Foto: Bet Z
Un domingo en un parque, por ejemplo. Niños jugando, perros que corren o se frotan el lomo en el pasto, familias sentadas al sol, el viento tibio de abril o noviembre, un cielo azul, limpio. Adolescentes besándose, nenas cuchicheando en grupo, varones jugando al fútbol, bebés observando atentos el camino de las hormigas, explorando una piedra o siguiendo con el dedo la línea que un rayo de sol traza sobre el césped. Viejos jugando a las cartas, a las bochas, al ajedrez. Viejas tejiendo juntas. Un hombre o una mujer sentados en un banco, solos, leyendo.
El carrito que vende globos de azúcar rosada y manzanas con caramelo.
La calesita con caballos, naves espaciales, góndolas venecianas y carrozas de reyes.
El olor de los eucaliptos y de la garrapiñada caliente.
Risas de chicos, el ruido de las piedritas que arrojan sobre la superficie del lago para hacer patito. Una hilera de nenes y nenes con témperas y papeles, sentados frente a sus atriles, pintando.

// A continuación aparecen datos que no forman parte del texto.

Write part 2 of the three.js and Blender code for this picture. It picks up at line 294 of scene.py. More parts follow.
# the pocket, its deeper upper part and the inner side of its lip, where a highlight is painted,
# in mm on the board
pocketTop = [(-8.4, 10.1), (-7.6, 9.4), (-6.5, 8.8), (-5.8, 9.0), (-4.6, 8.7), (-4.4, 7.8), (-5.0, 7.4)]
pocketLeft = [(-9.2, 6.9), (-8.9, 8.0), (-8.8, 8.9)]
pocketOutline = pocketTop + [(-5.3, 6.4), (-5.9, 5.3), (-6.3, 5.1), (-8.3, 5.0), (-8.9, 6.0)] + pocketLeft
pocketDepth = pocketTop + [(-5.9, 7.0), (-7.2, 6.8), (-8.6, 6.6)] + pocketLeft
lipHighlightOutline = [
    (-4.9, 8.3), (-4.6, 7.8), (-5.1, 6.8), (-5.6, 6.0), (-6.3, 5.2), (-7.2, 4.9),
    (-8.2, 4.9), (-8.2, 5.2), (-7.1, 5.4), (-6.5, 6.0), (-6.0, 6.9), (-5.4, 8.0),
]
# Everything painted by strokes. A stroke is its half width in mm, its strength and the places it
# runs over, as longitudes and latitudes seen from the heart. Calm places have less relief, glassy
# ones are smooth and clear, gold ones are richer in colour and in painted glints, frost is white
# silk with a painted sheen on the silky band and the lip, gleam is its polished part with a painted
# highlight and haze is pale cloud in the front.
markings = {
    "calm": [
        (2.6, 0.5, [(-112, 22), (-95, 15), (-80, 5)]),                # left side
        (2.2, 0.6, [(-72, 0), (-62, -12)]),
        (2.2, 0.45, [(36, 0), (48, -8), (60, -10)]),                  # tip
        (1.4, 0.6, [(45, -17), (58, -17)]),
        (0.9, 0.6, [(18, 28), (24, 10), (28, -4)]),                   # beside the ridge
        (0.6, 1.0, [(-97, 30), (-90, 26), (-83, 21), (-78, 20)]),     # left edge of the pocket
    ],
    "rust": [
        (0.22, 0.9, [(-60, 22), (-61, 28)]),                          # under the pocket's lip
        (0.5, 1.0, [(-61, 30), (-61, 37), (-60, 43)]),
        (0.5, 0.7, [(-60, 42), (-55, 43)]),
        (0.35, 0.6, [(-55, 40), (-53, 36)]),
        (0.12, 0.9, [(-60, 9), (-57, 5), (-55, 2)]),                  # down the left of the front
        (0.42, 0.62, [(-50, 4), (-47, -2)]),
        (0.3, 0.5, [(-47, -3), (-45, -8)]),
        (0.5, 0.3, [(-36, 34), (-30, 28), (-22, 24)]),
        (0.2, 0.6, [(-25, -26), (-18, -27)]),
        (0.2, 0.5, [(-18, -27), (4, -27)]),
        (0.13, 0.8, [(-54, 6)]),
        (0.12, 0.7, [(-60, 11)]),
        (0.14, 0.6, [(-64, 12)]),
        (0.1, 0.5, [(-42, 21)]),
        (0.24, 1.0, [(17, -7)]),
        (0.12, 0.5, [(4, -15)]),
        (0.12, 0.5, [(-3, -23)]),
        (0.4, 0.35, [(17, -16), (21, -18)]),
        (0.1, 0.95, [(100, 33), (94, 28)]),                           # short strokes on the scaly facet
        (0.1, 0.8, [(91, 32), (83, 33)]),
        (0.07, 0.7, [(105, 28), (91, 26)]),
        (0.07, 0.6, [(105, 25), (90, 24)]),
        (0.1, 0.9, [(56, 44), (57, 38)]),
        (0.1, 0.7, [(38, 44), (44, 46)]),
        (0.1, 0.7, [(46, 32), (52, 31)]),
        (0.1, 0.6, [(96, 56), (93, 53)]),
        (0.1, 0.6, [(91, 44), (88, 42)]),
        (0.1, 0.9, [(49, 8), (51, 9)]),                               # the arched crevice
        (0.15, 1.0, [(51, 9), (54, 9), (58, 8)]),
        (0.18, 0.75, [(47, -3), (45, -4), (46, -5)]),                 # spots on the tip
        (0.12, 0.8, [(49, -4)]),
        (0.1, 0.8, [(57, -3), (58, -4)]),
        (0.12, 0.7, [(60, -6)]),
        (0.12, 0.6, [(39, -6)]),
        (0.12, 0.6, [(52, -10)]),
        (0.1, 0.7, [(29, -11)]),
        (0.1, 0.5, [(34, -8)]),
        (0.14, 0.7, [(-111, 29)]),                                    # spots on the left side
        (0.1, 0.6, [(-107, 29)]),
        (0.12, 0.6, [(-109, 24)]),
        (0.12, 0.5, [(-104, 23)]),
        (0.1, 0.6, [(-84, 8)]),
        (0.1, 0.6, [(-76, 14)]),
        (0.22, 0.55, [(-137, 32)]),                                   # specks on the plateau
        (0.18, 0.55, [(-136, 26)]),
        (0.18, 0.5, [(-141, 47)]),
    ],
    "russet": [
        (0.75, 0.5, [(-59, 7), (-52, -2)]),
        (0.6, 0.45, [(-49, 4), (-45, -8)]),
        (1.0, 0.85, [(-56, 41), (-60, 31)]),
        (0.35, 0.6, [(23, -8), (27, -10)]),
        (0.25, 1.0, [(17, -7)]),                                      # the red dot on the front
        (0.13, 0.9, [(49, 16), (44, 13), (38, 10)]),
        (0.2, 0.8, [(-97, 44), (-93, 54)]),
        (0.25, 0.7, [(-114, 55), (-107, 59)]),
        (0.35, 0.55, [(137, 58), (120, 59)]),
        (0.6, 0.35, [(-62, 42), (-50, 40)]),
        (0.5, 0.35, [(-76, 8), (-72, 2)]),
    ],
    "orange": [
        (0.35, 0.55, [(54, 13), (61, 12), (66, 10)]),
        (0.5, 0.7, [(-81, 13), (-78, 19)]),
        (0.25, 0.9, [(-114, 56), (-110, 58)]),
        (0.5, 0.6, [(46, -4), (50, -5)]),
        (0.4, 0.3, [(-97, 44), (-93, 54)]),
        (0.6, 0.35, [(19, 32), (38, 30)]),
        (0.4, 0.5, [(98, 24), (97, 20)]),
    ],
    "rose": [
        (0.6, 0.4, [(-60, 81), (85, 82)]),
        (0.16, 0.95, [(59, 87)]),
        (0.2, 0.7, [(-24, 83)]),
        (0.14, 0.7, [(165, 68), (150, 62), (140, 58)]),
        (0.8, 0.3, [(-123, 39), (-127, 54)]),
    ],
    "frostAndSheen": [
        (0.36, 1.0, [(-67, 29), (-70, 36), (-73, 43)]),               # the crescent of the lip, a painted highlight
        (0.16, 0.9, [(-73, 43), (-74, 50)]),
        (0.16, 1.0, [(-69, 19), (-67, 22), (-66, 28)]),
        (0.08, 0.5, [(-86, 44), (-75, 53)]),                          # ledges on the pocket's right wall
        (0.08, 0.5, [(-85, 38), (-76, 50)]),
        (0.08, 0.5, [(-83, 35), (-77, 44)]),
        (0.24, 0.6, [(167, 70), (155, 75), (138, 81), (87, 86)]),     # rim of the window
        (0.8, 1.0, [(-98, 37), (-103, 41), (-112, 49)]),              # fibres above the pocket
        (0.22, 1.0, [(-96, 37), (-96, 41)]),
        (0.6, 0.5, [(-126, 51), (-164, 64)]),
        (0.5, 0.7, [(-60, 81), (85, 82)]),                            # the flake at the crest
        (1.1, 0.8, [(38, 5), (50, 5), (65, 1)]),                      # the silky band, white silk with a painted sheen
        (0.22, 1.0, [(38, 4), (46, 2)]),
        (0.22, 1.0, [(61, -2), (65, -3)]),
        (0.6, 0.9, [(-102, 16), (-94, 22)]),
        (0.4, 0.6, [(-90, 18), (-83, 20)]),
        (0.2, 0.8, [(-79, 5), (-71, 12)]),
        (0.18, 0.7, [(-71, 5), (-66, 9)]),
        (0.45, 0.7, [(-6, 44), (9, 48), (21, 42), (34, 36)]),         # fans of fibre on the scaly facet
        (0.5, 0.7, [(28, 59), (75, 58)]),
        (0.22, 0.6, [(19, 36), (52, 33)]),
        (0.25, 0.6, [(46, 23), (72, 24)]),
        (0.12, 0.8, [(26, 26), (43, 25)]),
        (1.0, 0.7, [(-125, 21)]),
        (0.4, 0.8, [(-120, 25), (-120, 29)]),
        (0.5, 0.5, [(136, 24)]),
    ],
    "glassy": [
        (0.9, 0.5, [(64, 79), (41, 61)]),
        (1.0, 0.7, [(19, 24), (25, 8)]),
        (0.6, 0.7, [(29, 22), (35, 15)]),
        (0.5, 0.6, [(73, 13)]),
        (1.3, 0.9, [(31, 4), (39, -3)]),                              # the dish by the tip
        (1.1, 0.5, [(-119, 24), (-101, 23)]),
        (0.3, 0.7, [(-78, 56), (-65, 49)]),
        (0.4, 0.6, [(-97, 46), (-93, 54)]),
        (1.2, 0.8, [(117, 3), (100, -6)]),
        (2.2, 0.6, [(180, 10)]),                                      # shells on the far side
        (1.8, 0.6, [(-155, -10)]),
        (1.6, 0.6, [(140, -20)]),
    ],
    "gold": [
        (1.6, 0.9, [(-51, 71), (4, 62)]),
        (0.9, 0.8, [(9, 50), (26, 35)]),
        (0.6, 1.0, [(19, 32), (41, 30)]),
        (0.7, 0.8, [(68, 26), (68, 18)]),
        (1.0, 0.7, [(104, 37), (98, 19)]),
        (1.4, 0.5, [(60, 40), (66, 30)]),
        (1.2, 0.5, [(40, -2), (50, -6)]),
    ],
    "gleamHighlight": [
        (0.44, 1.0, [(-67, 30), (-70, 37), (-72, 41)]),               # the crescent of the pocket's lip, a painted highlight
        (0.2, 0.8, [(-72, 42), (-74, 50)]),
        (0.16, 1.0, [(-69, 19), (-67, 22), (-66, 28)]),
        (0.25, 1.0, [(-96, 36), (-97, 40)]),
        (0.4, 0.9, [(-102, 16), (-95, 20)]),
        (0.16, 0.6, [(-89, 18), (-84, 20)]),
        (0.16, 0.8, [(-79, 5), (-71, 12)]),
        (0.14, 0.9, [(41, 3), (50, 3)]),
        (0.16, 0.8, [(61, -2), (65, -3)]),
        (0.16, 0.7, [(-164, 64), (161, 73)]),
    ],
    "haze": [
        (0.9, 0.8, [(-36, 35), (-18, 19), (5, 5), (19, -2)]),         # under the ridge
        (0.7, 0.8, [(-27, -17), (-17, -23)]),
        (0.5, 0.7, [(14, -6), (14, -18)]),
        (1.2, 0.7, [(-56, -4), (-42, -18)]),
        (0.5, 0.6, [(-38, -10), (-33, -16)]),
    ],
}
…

Bicicletas, patines, monopatines, rollers.
Gente corriendo, trotando, caminando, de pie, sentada, acostada, despierta, dormida, sola o acompañada, hablando o en silencio.
Gente haciendo lo que quiere. Animales haciendo lo que quieren.
Siempre pienso: si un ovni sobrevolara el parque en este momento, los extraterrestres concluirían que los humanos somos muy afortunados, que nuestro mundo es tibio y dorado, lleno de aromas y sonidos exquisitos, que los niños y los animales se dedican a jugar y retozar, y que los adultos hacen lo que les da la gana.
Después el sol se va, y hay que irse.
Pero sé que todos guardamos en nuestro corazón la certeza - y la nostalgia- del paraíso que habitamos, al menos por un rato.